This dinner party stunner is like a roasted chicken: wholly satisfying, always a hit and takes a bit of finesse to get just right. The cooking time varies based on the size of the cauliflower, but in general you can expect it to take an hour to an hour-and-a-half to roast and reduce as it should. The end result should be deeply colored on the outside and soft a few centimeters into the core — though the central core may never get soft enough to make for good eatin’. Don’t worry about that; instead, consider serving the cauliflower whole and carving off and serving the florets and stems at the table (as if carving a roast).
1 cup roughly chopped toasted almonds, walnuts and/or pecans
1 large bunch parsley, leaves roughly chopped
For the cauliflower: Preheat the oven to 425°F. Trim the base of the cauliflower so that it can sit evenly in a pan, and use a paring knife to cut out the very center of the core (if you can’t get too far in there, don’t worry). Place in a cast iron or high-walled roasting pan.

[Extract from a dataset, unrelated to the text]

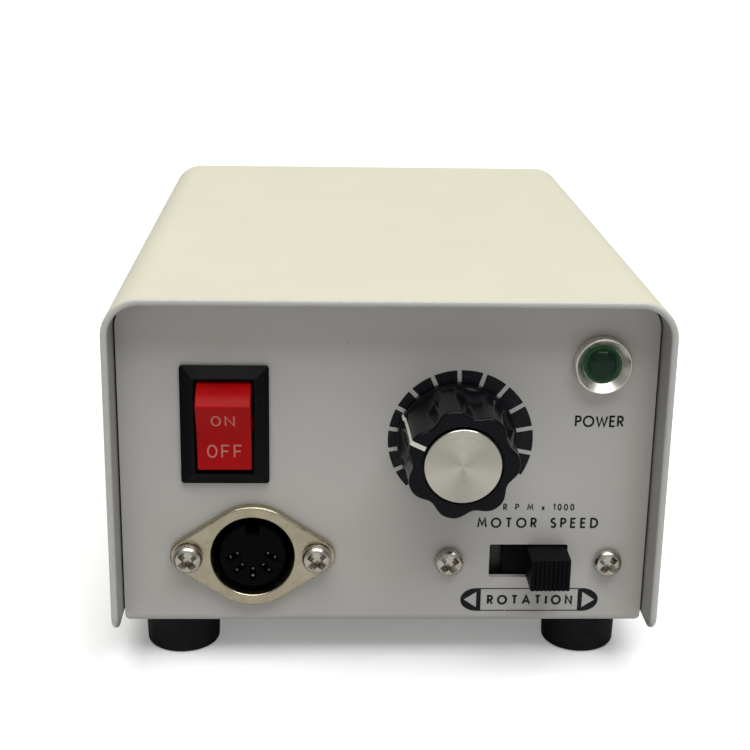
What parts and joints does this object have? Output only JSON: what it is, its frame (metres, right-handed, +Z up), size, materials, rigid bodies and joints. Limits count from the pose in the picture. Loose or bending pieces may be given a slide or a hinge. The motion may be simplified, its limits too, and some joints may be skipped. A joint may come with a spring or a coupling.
{
  "type": "dental lab micromotor",
  "caption": "Mains control box for a dental lab micromotor: folded steel case on rubber feet, rocker switch, round handpiece socket, speed knob, pilot lamp and slide switch.",
  "frame": {"origin": "on the floor, under the middle of the case", "axes": "+Z up, +Y from the front panel to the rear panel, +X to the right seen from the front"},
  "size_m": [0.0982, 0.144, 0.0682],
  "materials": {
    "cover_paint": "cream powder coat, satin",
    "panel_paint": "pale warm grey paint, satin",
    "foot_rubber": "black, matt",
    "nickel_plate": "nickel plate",
    "yellow_zinc": "yellow passivated zinc plate",
    "bright_steel": "plain steel",
    "lamp_chrome": "polished chrome",
    "spun_aluminium": "spun face",
    "contact_brass": "tinned brass",
    "black_moulding": "black, satin",
    "knob_black": "black, polished",
    "rocker_red": "red, satin",
    "lens_green": "dark green, clear",
    "fuse_glass": "clear",
    "board_green": "green solder mask",
    "coil_tape": "amber tape over the winding",
    "capacitor_sleeve": "dark blue sleeve"
  },
  "bodies": {
    "case": {"cover": "cover_paint", "chassis": "panel_paint", "foot_front_left": "foot_rubber", "foot_front_right": "foot_rubber", "foot_rear_left": "foot_rubber", "foot_rear_right": "foot_rubber", "foot_screw_front_left": "nickel_plate", "foot_screw_front_right": "nickel_plate", "foot_screw_rear_left": "nickel_plate", "foot_screw_rear_right": "nickel_plate", "cover_screw_front_left": "nickel_plate", "cover_screw_front_right": "nickel_plate", "cover_screw_rear_left": "nickel_plate", "cover_screw_rear_right": "nickel_plate", "switch_housing": "black_moulding", "switch_terminal_lower": "contact_brass", "switch_terminal_upper": "contact_brass", "socket_flange": "yellow_zinc", "socket_insert": "black_moulding", "socket_contact_1": "contact_brass", "socket_contact_2": "contact_brass", "socket_contact_3": "contact_brass", "socket_contact_4": "contact_brass", "socket_contact_5": "contact_brass", "socket_screw_left": "nickel_plate", "socket_screw_right": "nickel_plate", "pot_housing": "bright_steel", "pot_nut": "nickel_plate", "lamp_bezel": "lamp_chrome", "lamp_lens": "lens_green", "lamp_nut": "nickel_plate", "direction_frame": "bright_steel", "direction_screw_left": "nickel_plate", "direction_screw_right": "nickel_plate", "selector_frame": "bright_steel", "selector_screw_left": "nickel_plate", "selector_screw_right": "nickel_plate", "cord_bush": "black_moulding", "fuse_holder": "black_moulding", "fuse_nut": "black_moulding", "pedal_jack": "black_moulding", "pedal_jack_nut": "nickel_plate", "transformer_core": "bright_steel", "transformer_coil": "coil_tape", "transformer_strap": "yellow_zinc", "transformer_screw_front": "nickel_plate", "transformer_screw_rear": "nickel_plate", "circuit_board": "board_green", "filter_capacitor": "capacitor_sleeve", "heat_sink": "spun_aluminium", "power_transistor": "black_moulding"},
    "rocker": {"power_rocker": "rocker_red"},
    "knob": {"speed_knob": "knob_black", "knob_cap": "spun_aluminium", "knob_set_screw": "bright_steel", "pot_shaft": "bright_steel"},
    "direction_slide": {"direction_slider": "black_moulding"},
    "selector_slide": {"selector_slider": "black_moulding"},
    "fuse": {"glass_fuse": "fuse_glass"},
    "cap": {"fuse_cap": "black_moulding"}
  },
  "joints": [
    {"name": "rocker_pivot", "type": "hinge", "parent": "case", "child": "rocker", "pos_m": [-0.02755, -0.05735, 0.0447], "axis": [-1, 0, 0], "range_deg": [0, 34]},
    {"name": "speed_turn", "type": "hinge", "parent": "case", "child": "knob", "pos_m": [0.0117, -0.058, 0.0424], "axis": [0, 1, 0], "range_deg": [-91, 209]},
    {"name": "direction_run", "type": "slide", "parent": "case", "child": "direction_slide", "axis": [-1, 0, 0], "range_m": [0, 0.00625]},
    {"name": "selector_run", "type": "slide", "parent": "case", "child": "selector_slide", "axis": [1, 0, 0], "range_m": [0, 0.00625]},
    {"name": "fuse_draw", "type": "slide", "parent": "case", "child": "fuse", "axis": [0, 1, 0], "range_m": [0, 0.024]},
    {"name": "cap_turn", "type": "hinge", "parent": "fuse", "child": "cap", "pos_m": [-0.008, 0.06, 0.0247], "axis": [0, 1, 0], "range_deg": [0, 90]}
  ]
}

Stir together the smoked paprika, garlic, 1 cup olive oil, citrus juice and zest and white wine and season with salt and pepper. Pour it over the cauliflower, rubbing it into the grooves and the sides, then season with more salt and pepper. Drizzle a little extra olive oil on top, for good measure, and pop the pan into the oven.
Start to baste the cauliflower around 20 minutes in; use a deep spoon to give it a good dousing with the pan juices. From this point forward, you’ll want to baste every 10 minutes or so. At some point, the top will start to brown to the point of looking burnt; don’t worry, this is a good sign! The pan juices should be reducing nicely, too. The cooking time varies from cauliflower to cauliflower but, as a general rule, when the florets are all nice and tender and the pan juices have reduced by at least half (around 45 minutes to an hour), you’ll want to take the cauli out of the cooking pan and place it, stem-side-up, on a separate sheet pan that’s been greased with olive oil. Cook for another 15 minutes this way, so that the bottom quarter of the head (which up until this point has steamed, more than roasted) has a chance to brown a bit. Leave the pan with the juices in the oven so that it continues to simmer and reduce.

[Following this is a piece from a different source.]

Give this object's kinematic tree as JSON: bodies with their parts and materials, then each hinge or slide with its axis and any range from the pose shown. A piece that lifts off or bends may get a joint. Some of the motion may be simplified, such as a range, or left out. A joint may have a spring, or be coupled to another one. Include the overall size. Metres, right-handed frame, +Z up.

When the cauliflower florets are all soft and browned and the stem is knife-tender (meaning you can stick a paring knife in there and pull it out without too much effort), pull the cauliflower and the pan of cooking liquid out of the oven. Transfer the pan juices to a bowl, being sure to scrape every bit of candied caramelized garlic from the pan (it should taste absurdly good…like dark garlic orange jam).
We like to serve the cauli two ways: We either bring it to the table whole and carve off florets and stems, as if carving a roast; or we cut the head into slices. If doing the latter, the ends will invariably fall apart, but you should be able to get two or three steaks, so to speak, from the middle. Either way, serve the cauliflower atop the wild rice salad with the pan juices poured over everything and a bowl of salsa verde on the side.
For the wild rice salad: Bring a large pot of water to a boil, add the wild rice, and cook until the majority of the grains have burst and everything’s tender but with a bit of bite (about 30-40 minutes). Drain in a colander and set aside. Warm olive oil in a sauté pan and add the shallots; season with salt and sauté over medium heat until fully wilted and transparent (about 5 minutes). In a small pot or in the microwave, warm the currants in the sherry vinegar so that they plump. Strain them out of the vinegar (save this for later) and add them to the pan with the shallots. Stir well and sauté for another minute or two more. Add the reserved vinegar back into the pan as well as another pour of olive oil; stir well and add the pan contents to the wild rice. Add the toasted nuts and toss thoroughly. Take a taste: Does it need more olive oil, vinegar or salt? (If so, you know what to do!) Toss the rice salad with the parsley and top it with the roasted cauliflower and its pan juices.